On May 29, Fox Business Network host Trish Regan and China Global Television Network host Liu Xin (劉欣) engaged in a televised debate about trade disputes and intellectual property (IP) rights. On June 2, the Chinese State Council published a white paper titled China’s Position on the China-US Economic and Trade Consultations.
The paper starts by talking about commercial secrets and IP rights. It emphasizes how much money China has devoted to research and development, and how many patents have been applied for in China, but that does not change the fact that IP rights infringements by China are commonplace.
Liu could not completely deny this, so she dodged the key accusations and focused on minor ones instead.
The world has entered the age of the knowledge economy. Hardware manufacturing and software services are based on IP and rights purchases are increasing as a proportion of overall production costs.
However, China is an exception to this rule. Despite being the world’s biggest industrial exporter, it spends relatively little on buying IP rights from abroad.
According to figures published by the Organisation for Economic Co-operation and Development in 2016, 39.8 percent of the US’ IP rights revenue came from the EU, 8.8 percent from Switzerland, 6 percent from Japan and 4.2 percent from Taiwan, but only 4.8 percent from China.
These figures reflect the experience of many businesspeople who operate in China — they often lose out in a big way in terms of IP. This is why US President Donald Trump has seized on the issue of Chinese infringements and does not plan to let go.
According to figures published by the IMF for the first three quarters of last year, Ireland spent US$62.1 billion — more than any other country in the world — on IP rights, followed by the US (US$40.2 billion), the Netherlands (US$31 billion) and China (US$27.7 billion).
Given China’s position as the “factory of the world” and its huge annual trade surplus, its spending on IP rights is too low relative to its exports.
China is a big exporting nation, but it is not at all strong with regard to technology and patents. According to figures published by the Chinese State Administration of Foreign Exchange, its revenue from intellectual property in the first three quarters of last year was just US$4.1 billion, or 11th in the world.
This figure shows how weak China is with respect to IP and further demonstrates that its IP rights expenditure is not proportional to its huge export surplus.
In 2012, NBA great Michael Jordan sued Chinese shanzhai (山寨, “copycat”) sportswear maker Qiaodan Sports over the use of his name and Nike Air Jordan trademarks.

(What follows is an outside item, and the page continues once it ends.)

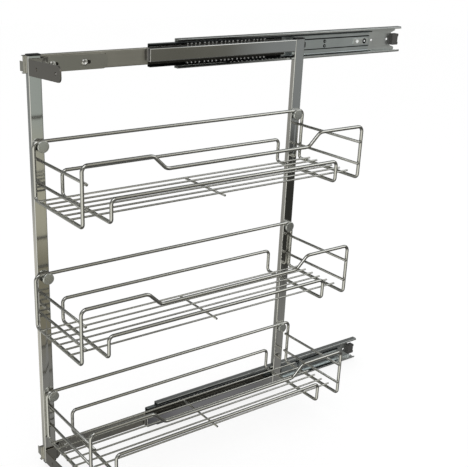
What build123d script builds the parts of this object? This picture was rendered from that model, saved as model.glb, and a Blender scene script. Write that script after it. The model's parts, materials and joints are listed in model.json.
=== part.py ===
"""Pull-out pantry frame: a chrome frame with three wire baskets on two three-part ball slides.

Millimetres. +X runs into the cabinet, so the frame pulls out along -X. The cabinet side wall is
the plane Y = 0 and the baskets hang on the -Y side. +Z is up. The origin is the middle of the
screw pattern of the upper outer rail, on the wall plane. The frame stands partly pulled out.
"""
from build123d import *
import os

os.makedirs("parts", exist_ok=True)

# Slides: one outer, middle and inner rail at the top and at the bottom of the frame
rail_length = 500.0
rail_pitch = 640.0
rail_sheet = 1.2
outer_height = 45.5
outer_depth = 11.2
middle_height = 35.4
inner_height = 25.5
slide_thickness = 12.7
middle_short = 25.0
inner_short = 24.0
inner_overhang = 3.0
rail_corner = 1.6

# Where the parts stand along the slides: the frame is drawn out, and the lower outer rail
# lies further forward than the upper one
upper_pull = 258.0
lower_pull = 228.0
middle_lead = 51.0

# Frame of flat tube
frame_depth = 510.0
post_width = 20.0
post_depth = 10.0
tube_wall = 1.2
tube_corner = 1.5
tube_height = 20.0
tube_offset = 2.5
tube_front_inset = 200.0
stud_inset = 12.0
front_stud_shifts = (2.0, 2.0, 3.5)
cap_thickness = 2.5
cap_plug_length = 8.0
plug_clearance = 0.1

# Baskets of round wire
loop_wire = 5.5
side_wire = 4.5
floor_wire = 3.0
cross_wire = 3.5
basket_overlap = 2.0
basket_depth = 146.0
basket_height = 86.0
basket_pitch = 206.0
first_rail_drop = 108.0
basket_places = {"top": 1.3, "centre": -4.8, "bottom": 6.0}
weld_gap = 0.05
loose_gap = 0.3

# One overrun for every cut
cut_over = 1.0

# Places that follow from the sizes above
rail_front = -rail_length / 2
middle_length = rail_length - middle_short
inner_length = rail_length - inner_short
basket_length = frame_depth + basket_overlap
frame_front = rail_front - upper_pull
frame_rear = frame_front + frame_depth
lower_rail_shift = lower_pull - upper_pull
middle_front = rail_front - middle_lead
tube_far = -slide_thickness
tube_near = tube_far - post_depth
post_length = rail_pitch + 2 * tube_offset + tube_height
post_top = tube_offset + tube_height / 2
inner_front = frame_front - inner_overhang
rail_levels = {"upper": 0.0, "lower": -rail_pitch}
rail_shifts = {"upper": 0.0, "lower": lower_rail_shift}
front_post_middle = frame_front + post_width / 2
rear_post_middle = frame_rear - post_width / 2
front_studs = [frame_front + stud_inset + shift for shift in front_stud_shifts]
rear_studs = [frame_rear - stud_inset] * len(basket_places)


def inward(level, shift):
    """A height above or below one rail's middle, shifted toward the middle of the frame."""
    return level + shift if level < 0 else level - shift


def along_x(face, start, length):
    """Extrude a face drawn in Y and Z along +X from start."""
    return Pos(start, 0, 0) * extrude(face, length, dir=(1, 0, 0))


def box_between(low, high):
    """A box from its lowest to its highest corner."""
    size = [top - bottom for bottom, top in zip(low, high)]
    middle = [(top + bottom) / 2 for bottom, top in zip(low, high)]
    return Pos(*middle) * Box(*size)


def rod_y(radius, near, far, x, z):
    """A round rod along Y."""
    return Pos(x, (near + far) / 2, z) * Rot(90, 0, 0) * Cylinder(radius, far - near)


def yz_rectangle(near, far, low, high):
    """A rectangle in the Y-Z plane."""
    return Plane.YZ * Pos((near + far) / 2, (low + high) / 2) * Rectangle(far - near, high - low)


def channel_face(near, far, height, lip, mouth_far=False):
    """The section of a rolled rail: a box section whose near or far side opens between two lips."""
    depth = far - near
    place = Plane.YZ * Pos((near + far) / 2, 0)
    face = place * RectangleRounded(depth, height, rail_corner)
    hollow = (depth - 2 * rail_sheet, height - 2 * rail_sheet)
    face -= place * RectangleRounded(*hollow, rail_corner - rail_sheet)
    mouth_height = height - 2 * (rail_sheet + lip)
    if mouth_far:
        return face - yz_rectangle(far - rail_sheet - rail_corner / 2, far + cut_over,
                                   -mouth_height / 2, mouth_height / 2)
    return face - yz_rectangle(near - cut_over, near + rail_sheet + rail_corner / 2,
                               -mouth_height / 2, mouth_height / 2)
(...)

Chinese courts initially ruled in favor of Qiaodan and it was not until 2016 that the Chinese Supreme People’s Court reversed the verdict in Jordan’s favor.
However, that did not stop Qiaodan from countersuing in 2017.
This and similar cases give the world a strong impression that China does not respect IP rights, so it needs to work harder to prove that it takes them seriously.
Publishing a white paper saying “economic and trade friction provoked by the US damages the interests of both countries and of the wider world” and that “the US has backtracked on its commitments in the China-US economic and trade consultations” is unlikely to convince other countries.
It merely highlights China’s lack of understanding and respect for the rules of global trade.
Honda Chen is an associate research fellow at the Taiwan Academy of Banking and Finance.